Cet élément de la valeur du transport est variable, et par suite les tarifs devraient varier en même temps. La Hongrie est un des marchés où la France s’approvisionne de blés ; ces blés viennent par chemin de fer. Si la récolte est moyenne dans les deux pays, l’écart de prix est faible et on ne peut faire le transport qu’à la condition de réduire le tarif à ses dernières limites ; mais s’il y a disette en France et richesse en Hongrie, l’écart devient plus fort, le transport vaut plus, et il serait de toute justice que les tarifs fussent relevés. Si pareille chose se faisait, il n’y aurait pas assez de malédictions pour accabler les compagnies, et nous avons choisi cet exemple avec intention. Cependant c’est ce qui arrive pour l’industrie libre. La Russie méridionale nous envoie également des blés, et le transport a lieu généralement par le cabotage de nationalité grecque. Dans les cas analogues, le cabotage élève ses prix. Pendant l’automne dernier, le fret du blé d’Amérique en France a notablement augmenté pour le même motif ; mais il s’agissait d’une industrie libre ; dès lors personne n’y a trouvé à redire.

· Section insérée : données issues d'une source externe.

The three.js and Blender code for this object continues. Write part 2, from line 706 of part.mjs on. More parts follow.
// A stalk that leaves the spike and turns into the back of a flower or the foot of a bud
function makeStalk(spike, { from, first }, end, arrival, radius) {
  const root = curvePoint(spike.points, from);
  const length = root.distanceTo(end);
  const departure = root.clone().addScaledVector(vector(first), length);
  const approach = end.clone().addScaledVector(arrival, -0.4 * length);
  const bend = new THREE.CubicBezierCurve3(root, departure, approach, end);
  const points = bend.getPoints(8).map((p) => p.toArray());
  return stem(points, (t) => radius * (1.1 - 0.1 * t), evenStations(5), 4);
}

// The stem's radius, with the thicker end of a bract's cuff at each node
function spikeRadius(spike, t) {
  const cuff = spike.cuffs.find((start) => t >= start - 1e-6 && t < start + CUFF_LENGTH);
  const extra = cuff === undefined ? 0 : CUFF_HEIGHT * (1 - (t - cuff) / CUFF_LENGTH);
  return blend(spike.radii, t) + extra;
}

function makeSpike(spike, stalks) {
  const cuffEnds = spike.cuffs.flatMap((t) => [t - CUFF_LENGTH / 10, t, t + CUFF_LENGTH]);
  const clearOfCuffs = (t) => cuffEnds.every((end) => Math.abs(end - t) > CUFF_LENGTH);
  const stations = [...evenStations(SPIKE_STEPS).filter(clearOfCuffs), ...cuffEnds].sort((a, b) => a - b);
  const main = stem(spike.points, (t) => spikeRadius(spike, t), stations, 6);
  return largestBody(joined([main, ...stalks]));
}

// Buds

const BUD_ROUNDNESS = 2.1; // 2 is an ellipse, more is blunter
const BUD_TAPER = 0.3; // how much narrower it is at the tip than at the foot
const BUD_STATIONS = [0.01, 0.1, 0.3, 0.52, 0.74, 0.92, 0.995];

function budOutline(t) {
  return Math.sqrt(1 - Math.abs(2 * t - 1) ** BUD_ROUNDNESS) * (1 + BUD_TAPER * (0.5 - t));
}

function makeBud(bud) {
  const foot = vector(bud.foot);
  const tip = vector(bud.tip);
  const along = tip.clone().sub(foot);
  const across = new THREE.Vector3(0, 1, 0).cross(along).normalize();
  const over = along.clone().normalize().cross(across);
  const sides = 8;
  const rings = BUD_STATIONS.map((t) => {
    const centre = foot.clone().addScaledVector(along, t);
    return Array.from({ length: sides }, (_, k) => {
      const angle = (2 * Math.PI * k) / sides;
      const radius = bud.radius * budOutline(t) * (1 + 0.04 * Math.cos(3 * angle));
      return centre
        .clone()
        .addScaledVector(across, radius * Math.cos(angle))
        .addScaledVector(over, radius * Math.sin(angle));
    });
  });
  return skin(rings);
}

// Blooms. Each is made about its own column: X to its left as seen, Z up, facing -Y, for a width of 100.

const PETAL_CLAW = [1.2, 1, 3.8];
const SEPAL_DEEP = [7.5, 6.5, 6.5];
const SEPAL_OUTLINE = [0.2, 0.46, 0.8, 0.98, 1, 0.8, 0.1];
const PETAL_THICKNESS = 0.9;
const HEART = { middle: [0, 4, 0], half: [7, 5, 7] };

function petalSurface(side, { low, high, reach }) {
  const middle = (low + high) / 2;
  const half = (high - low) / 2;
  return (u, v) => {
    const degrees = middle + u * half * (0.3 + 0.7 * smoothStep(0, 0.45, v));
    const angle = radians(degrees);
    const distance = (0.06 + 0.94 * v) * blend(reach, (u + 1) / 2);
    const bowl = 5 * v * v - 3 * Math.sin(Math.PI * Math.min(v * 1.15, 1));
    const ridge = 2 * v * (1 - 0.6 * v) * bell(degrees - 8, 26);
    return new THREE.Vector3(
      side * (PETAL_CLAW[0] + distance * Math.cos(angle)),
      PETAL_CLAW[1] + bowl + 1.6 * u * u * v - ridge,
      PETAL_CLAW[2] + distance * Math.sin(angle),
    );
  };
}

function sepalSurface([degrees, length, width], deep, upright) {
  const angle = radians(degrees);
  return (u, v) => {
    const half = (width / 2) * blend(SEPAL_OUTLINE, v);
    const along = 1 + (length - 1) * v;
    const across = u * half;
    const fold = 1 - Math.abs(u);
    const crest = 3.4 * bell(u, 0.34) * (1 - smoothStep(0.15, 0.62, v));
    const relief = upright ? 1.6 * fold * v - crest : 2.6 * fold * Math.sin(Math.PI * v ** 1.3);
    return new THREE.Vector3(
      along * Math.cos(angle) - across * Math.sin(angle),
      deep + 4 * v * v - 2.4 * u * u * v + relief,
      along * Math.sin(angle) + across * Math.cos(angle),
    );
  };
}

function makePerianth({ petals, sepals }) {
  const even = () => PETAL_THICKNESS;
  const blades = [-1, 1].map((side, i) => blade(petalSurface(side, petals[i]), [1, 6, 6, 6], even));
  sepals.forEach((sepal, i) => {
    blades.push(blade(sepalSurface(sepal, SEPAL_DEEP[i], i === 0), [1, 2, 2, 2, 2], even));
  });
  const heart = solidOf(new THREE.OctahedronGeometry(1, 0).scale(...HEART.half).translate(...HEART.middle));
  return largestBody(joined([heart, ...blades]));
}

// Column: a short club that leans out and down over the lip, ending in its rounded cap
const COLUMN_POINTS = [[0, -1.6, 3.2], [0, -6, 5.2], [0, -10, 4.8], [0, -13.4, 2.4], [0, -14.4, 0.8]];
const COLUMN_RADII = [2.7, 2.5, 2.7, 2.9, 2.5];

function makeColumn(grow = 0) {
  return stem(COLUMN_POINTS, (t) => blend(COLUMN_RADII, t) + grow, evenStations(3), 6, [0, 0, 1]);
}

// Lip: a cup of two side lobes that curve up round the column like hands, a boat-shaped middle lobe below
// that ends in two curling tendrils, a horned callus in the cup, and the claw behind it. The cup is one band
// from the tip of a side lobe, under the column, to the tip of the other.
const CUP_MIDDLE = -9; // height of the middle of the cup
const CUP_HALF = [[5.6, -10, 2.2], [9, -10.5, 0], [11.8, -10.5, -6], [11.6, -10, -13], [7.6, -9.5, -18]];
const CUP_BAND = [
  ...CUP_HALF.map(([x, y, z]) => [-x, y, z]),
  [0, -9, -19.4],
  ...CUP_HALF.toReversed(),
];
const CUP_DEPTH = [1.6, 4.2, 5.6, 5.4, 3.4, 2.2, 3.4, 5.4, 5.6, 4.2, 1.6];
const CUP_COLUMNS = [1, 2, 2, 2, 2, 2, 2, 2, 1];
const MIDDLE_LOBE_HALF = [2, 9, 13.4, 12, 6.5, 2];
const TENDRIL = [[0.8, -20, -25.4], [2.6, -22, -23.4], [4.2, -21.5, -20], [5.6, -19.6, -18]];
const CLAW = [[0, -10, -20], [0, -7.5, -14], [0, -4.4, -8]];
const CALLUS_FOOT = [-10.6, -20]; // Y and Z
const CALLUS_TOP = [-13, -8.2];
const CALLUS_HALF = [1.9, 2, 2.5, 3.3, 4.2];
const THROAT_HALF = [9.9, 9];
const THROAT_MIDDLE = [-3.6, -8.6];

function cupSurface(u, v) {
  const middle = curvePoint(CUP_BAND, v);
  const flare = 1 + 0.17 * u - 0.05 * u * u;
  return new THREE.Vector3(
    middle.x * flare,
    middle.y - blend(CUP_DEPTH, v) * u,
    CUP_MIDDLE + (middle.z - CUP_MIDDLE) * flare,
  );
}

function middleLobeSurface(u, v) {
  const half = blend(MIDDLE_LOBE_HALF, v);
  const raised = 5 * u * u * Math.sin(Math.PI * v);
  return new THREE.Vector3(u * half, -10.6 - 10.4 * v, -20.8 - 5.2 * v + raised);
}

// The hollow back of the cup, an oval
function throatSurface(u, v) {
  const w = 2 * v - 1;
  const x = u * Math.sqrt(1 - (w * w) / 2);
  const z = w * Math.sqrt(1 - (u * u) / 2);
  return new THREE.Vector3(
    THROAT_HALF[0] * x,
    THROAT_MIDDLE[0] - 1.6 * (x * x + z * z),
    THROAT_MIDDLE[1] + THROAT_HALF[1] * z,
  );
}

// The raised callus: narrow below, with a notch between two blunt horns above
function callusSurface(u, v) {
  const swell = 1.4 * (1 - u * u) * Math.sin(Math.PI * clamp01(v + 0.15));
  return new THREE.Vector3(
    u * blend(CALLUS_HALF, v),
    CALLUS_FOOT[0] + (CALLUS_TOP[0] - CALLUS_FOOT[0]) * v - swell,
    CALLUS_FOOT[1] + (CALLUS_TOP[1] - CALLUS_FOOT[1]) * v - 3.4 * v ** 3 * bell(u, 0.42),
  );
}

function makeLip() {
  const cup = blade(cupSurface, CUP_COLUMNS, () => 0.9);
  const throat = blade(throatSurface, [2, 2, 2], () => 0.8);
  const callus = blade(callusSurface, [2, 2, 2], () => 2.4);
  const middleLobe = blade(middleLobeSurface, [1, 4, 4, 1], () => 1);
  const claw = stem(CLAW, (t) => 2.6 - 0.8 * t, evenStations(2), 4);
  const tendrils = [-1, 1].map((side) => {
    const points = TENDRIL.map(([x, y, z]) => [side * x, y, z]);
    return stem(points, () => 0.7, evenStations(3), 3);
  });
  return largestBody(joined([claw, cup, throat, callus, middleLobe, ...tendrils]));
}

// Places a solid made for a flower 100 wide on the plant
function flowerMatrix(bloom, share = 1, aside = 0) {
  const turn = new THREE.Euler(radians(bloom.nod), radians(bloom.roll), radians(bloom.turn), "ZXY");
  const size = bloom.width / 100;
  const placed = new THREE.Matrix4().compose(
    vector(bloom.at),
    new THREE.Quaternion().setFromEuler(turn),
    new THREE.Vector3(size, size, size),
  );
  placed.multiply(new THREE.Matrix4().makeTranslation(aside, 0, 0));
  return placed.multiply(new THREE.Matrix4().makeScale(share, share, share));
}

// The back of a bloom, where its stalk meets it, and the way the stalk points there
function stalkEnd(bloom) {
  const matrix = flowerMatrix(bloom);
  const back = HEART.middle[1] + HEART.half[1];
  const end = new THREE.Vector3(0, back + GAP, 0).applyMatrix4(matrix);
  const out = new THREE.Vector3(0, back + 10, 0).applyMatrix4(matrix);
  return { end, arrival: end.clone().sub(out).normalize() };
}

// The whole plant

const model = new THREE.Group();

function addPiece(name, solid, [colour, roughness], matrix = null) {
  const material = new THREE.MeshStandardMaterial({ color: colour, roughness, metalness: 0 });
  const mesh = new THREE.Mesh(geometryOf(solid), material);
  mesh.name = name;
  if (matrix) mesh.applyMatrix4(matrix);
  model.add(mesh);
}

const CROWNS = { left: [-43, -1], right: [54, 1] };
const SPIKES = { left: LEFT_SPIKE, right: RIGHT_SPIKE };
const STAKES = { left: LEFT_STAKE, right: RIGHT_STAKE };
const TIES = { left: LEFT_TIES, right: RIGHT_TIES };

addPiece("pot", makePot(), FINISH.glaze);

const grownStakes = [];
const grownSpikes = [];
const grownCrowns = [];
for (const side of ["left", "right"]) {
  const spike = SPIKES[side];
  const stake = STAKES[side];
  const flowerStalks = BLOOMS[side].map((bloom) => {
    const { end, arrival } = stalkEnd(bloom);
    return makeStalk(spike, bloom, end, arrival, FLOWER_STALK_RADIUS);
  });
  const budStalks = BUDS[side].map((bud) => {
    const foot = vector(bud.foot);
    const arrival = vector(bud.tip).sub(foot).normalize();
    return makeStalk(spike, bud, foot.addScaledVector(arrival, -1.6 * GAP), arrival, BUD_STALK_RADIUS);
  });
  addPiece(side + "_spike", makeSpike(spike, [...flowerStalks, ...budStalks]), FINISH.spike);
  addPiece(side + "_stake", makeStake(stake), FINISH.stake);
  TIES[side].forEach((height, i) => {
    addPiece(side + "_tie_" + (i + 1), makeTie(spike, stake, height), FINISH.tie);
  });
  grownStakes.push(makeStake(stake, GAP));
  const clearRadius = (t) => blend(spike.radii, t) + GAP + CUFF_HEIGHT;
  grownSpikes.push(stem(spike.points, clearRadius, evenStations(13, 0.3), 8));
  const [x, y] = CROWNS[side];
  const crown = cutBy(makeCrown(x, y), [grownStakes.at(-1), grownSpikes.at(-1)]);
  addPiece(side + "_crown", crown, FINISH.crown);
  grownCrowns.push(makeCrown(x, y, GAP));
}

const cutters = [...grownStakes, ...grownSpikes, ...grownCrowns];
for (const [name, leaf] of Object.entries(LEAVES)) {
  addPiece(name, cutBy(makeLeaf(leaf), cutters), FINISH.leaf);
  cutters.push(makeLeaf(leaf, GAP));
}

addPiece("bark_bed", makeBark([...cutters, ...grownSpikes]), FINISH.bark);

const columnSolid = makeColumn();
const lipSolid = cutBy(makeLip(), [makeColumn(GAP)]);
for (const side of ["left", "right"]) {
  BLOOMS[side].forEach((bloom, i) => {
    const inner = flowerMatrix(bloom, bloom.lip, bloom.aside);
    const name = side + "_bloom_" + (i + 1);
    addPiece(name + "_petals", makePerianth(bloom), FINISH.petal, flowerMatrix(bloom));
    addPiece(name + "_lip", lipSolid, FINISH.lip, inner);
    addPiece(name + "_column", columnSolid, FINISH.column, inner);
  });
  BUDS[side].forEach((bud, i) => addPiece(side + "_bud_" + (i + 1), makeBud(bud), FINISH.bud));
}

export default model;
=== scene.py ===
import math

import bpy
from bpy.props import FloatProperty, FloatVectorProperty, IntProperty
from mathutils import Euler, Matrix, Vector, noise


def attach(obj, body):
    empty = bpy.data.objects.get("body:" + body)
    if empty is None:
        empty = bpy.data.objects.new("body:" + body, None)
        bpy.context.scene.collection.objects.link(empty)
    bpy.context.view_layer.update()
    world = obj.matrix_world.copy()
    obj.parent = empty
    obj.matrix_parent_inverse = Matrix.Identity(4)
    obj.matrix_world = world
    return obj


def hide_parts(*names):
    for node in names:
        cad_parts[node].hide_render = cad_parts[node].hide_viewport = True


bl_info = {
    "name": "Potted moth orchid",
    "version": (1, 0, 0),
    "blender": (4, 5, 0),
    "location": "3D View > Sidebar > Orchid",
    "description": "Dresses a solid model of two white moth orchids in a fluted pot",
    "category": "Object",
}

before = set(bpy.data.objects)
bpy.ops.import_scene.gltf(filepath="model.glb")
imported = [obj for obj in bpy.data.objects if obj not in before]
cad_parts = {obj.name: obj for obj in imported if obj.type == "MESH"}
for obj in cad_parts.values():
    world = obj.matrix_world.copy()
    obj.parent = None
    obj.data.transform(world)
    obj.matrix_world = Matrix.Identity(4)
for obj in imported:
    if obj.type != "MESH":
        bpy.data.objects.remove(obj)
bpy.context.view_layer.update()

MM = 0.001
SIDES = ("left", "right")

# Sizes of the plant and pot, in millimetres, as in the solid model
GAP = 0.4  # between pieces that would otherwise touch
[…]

Il y a quelque temps, par suite des circonstances atmosphériques, le prix du charbon de terre a augmenté sur le carreau de la mine ; immédiatement les ouvriers du Borinage se sont mis en grève. Quelle différence y a-t-il?

La valeur de l’objet transporté intervient d’une manière très directe dans la valeur du transport. Ce principe a même été reconnu par le cahier des charges ; car sa division en quatre classes n’a pas d’autres bases. Si on s’était placé au point de vue du prix de revient, on ne comprendrait pas pourquoi les bois de teinture sont dans la première classe, à 0 fr. 16, tandis que les bois à brûler sont dans la seconde, à 0 fr. 14. C’est que le prix de transport représente une plus faible proportion du prix total pour les premiers, et que, par suite, le transport a pour eux plus de valeur.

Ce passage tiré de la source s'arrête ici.